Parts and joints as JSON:
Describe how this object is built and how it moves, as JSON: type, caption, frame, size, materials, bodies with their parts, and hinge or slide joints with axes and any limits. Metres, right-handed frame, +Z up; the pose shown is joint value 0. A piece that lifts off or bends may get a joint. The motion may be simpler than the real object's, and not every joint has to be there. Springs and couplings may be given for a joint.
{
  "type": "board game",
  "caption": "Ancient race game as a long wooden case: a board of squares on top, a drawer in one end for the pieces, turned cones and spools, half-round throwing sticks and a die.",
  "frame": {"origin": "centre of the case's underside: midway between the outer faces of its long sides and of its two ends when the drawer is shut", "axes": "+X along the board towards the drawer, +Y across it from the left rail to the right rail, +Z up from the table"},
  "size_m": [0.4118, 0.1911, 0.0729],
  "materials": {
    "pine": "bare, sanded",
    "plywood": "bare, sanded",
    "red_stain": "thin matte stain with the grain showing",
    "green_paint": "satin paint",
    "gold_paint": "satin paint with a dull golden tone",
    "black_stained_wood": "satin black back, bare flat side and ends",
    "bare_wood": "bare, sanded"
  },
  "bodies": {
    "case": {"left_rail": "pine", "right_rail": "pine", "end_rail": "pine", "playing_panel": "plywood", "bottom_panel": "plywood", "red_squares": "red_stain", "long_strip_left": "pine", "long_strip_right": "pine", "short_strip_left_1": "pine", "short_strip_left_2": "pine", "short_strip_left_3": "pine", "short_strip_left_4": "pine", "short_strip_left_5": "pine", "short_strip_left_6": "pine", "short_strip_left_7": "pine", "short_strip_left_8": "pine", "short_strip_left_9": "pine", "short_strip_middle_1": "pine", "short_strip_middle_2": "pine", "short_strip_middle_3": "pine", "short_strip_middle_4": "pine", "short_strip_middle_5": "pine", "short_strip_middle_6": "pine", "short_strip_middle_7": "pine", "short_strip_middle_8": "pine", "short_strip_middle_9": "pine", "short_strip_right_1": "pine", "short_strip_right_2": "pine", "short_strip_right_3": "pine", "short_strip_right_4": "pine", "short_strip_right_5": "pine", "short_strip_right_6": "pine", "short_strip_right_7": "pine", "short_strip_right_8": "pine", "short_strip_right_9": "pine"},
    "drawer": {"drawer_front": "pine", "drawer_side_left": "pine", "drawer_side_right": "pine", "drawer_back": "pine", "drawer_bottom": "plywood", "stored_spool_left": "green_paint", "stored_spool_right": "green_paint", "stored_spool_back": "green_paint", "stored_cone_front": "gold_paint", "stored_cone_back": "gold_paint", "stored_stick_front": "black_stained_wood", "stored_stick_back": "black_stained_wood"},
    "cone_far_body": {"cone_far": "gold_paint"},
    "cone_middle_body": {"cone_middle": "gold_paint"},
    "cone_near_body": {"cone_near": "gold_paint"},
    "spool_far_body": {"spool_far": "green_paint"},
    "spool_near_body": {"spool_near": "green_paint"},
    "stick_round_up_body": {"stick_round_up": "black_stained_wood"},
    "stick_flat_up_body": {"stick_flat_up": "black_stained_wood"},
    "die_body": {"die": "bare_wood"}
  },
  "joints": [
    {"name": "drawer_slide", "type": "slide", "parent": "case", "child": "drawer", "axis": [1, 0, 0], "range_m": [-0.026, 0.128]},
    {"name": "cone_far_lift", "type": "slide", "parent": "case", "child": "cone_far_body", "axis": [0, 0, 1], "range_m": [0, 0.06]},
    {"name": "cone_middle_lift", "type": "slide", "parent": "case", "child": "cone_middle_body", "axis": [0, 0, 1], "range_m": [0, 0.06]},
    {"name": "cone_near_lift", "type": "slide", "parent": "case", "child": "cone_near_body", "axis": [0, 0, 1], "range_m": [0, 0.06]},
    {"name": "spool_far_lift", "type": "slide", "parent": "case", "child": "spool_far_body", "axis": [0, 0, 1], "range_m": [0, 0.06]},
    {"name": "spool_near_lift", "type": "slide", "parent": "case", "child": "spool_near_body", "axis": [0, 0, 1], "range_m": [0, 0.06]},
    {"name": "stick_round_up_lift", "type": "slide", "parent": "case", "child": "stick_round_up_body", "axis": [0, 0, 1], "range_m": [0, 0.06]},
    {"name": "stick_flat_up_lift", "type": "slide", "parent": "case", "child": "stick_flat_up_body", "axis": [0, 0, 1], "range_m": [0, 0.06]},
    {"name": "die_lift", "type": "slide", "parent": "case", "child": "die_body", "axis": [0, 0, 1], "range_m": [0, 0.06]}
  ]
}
...
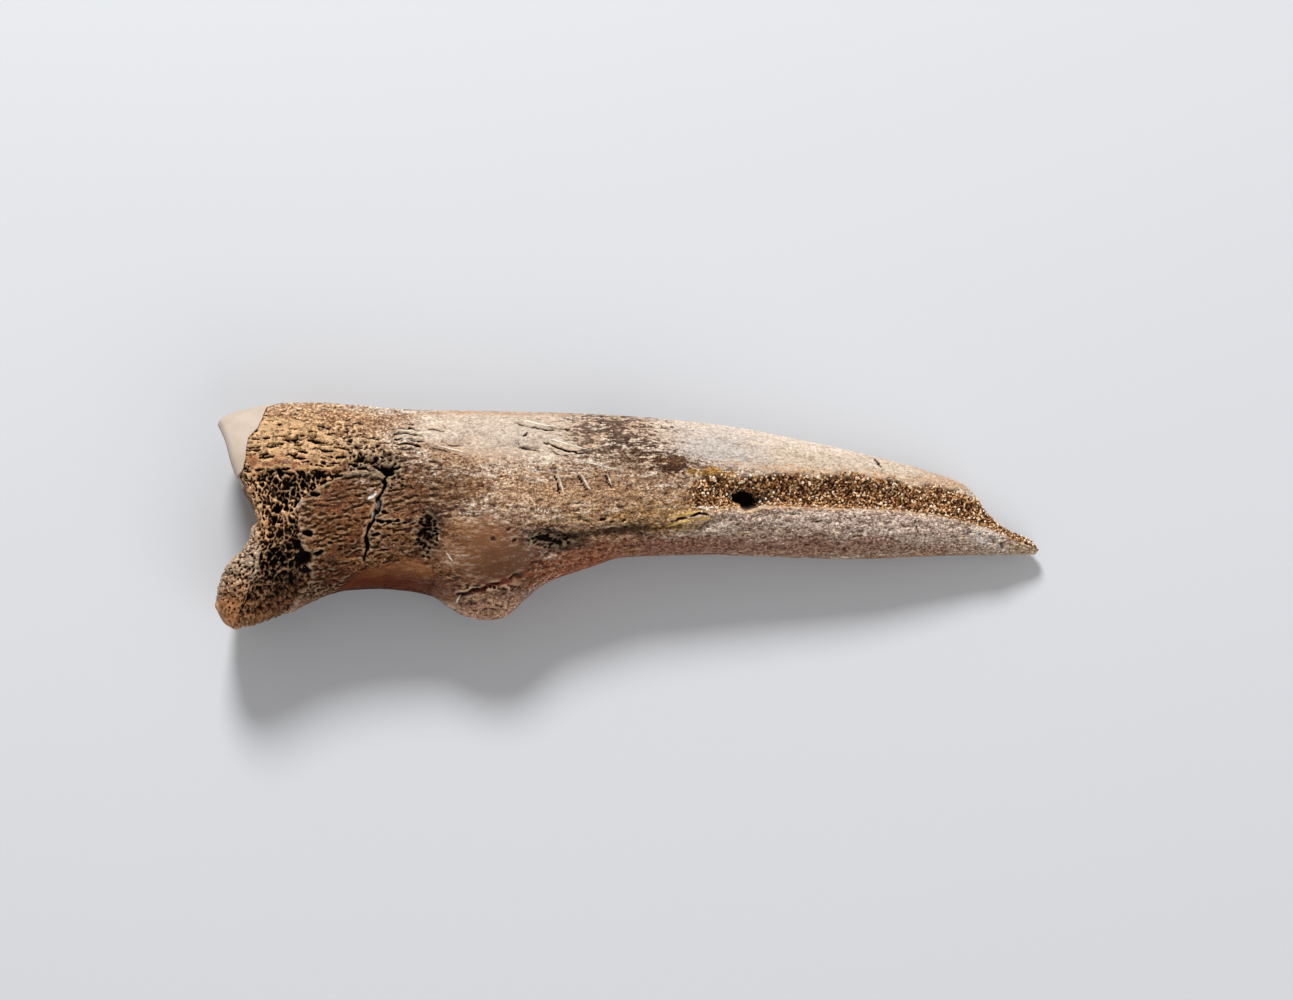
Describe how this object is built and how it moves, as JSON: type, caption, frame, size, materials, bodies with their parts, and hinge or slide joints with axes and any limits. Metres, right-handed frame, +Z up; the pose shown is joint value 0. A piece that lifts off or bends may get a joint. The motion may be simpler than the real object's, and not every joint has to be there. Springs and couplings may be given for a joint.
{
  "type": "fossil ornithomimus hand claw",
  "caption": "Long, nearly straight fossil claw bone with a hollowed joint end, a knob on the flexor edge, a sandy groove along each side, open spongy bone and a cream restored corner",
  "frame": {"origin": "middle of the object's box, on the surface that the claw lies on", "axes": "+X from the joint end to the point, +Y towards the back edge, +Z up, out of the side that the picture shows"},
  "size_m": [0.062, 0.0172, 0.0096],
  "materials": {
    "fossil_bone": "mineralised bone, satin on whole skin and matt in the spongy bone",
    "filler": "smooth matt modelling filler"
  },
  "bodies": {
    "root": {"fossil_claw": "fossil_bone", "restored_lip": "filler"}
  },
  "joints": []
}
* * *
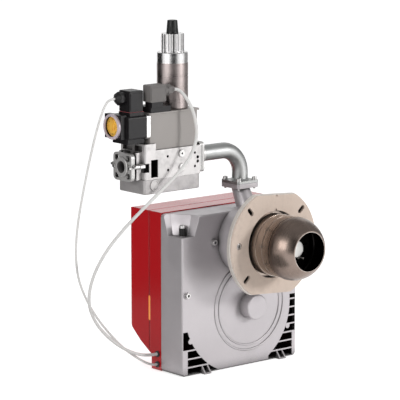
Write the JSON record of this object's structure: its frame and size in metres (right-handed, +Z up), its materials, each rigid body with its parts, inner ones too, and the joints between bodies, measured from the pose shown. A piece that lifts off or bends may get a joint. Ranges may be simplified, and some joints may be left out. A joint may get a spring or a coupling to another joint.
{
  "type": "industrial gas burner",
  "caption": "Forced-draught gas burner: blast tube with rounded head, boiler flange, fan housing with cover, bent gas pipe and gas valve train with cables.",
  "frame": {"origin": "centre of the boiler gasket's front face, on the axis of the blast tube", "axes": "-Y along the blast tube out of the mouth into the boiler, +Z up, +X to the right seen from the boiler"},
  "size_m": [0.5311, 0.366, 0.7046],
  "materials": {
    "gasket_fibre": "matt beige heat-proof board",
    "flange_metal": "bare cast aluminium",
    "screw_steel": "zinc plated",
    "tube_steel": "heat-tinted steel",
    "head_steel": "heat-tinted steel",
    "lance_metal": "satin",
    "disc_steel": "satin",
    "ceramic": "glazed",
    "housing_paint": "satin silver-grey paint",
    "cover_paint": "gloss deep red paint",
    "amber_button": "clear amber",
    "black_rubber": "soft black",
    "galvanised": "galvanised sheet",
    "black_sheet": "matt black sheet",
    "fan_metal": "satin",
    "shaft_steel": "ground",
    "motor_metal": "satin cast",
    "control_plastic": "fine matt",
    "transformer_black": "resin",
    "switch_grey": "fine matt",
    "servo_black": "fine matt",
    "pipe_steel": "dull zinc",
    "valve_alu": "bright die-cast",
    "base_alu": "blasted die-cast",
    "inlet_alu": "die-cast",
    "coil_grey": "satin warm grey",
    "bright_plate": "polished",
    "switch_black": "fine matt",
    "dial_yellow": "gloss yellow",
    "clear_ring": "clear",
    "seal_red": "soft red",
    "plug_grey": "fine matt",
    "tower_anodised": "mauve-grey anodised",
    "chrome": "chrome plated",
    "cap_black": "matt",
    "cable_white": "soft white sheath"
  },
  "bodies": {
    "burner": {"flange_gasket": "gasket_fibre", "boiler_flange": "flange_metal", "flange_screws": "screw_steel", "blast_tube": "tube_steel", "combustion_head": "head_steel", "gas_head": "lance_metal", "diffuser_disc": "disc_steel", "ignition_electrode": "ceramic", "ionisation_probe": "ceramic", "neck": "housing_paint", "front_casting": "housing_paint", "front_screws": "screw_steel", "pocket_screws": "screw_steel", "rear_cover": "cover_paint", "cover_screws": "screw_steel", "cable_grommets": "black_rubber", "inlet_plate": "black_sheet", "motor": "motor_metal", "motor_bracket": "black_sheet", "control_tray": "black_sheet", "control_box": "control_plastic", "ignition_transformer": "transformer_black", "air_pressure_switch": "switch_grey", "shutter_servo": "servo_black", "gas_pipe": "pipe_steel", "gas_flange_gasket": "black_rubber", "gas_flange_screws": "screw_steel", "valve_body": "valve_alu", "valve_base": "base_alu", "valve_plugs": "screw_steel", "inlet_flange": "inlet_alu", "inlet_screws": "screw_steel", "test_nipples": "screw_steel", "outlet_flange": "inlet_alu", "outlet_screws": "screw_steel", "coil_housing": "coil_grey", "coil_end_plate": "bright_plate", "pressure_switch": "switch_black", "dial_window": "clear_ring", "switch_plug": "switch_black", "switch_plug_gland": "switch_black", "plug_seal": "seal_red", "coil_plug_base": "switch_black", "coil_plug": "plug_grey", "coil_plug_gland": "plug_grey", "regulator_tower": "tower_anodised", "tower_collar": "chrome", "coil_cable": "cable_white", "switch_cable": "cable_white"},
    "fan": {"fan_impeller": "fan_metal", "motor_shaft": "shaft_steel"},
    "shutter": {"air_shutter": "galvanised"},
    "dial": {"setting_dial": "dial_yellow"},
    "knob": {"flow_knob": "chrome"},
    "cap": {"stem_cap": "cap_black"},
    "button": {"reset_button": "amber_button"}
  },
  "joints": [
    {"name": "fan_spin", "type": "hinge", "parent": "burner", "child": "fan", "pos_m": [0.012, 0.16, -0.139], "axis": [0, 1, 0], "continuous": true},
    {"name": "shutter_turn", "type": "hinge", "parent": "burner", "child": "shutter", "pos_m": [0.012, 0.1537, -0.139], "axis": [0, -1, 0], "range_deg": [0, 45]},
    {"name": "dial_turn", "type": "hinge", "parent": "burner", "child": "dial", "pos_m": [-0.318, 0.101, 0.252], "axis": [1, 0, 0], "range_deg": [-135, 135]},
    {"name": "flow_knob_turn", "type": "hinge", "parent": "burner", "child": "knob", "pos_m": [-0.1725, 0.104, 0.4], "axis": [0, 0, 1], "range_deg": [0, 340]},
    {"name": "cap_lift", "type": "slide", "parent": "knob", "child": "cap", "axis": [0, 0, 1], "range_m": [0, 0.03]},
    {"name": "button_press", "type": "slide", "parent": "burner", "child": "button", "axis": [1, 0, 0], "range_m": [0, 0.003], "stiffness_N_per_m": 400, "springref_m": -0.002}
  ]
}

TASK PROMPT
Select all lines with the word "between" from the entries above.

THE ANSWER
  "frame": {"origin": "centre of the case's underside: midway between the outer faces of its long sides and of its two ends when the drawer is shut", "axes": "+X along the board towards the drawer, +Y across it from the left rail to the right rail, +Z up from the table"},
Write the JSON record of this object's structure: its frame and size in metres (right-handed, +Z up), its materials, each rigid body with its parts, inner ones too, and the joints between bodies, measured from the pose shown. A piece that lifts off or bends may get a joint. Ranges may be simplified, and some joints may be left out. A joint may get a spring or a coupling to another joint.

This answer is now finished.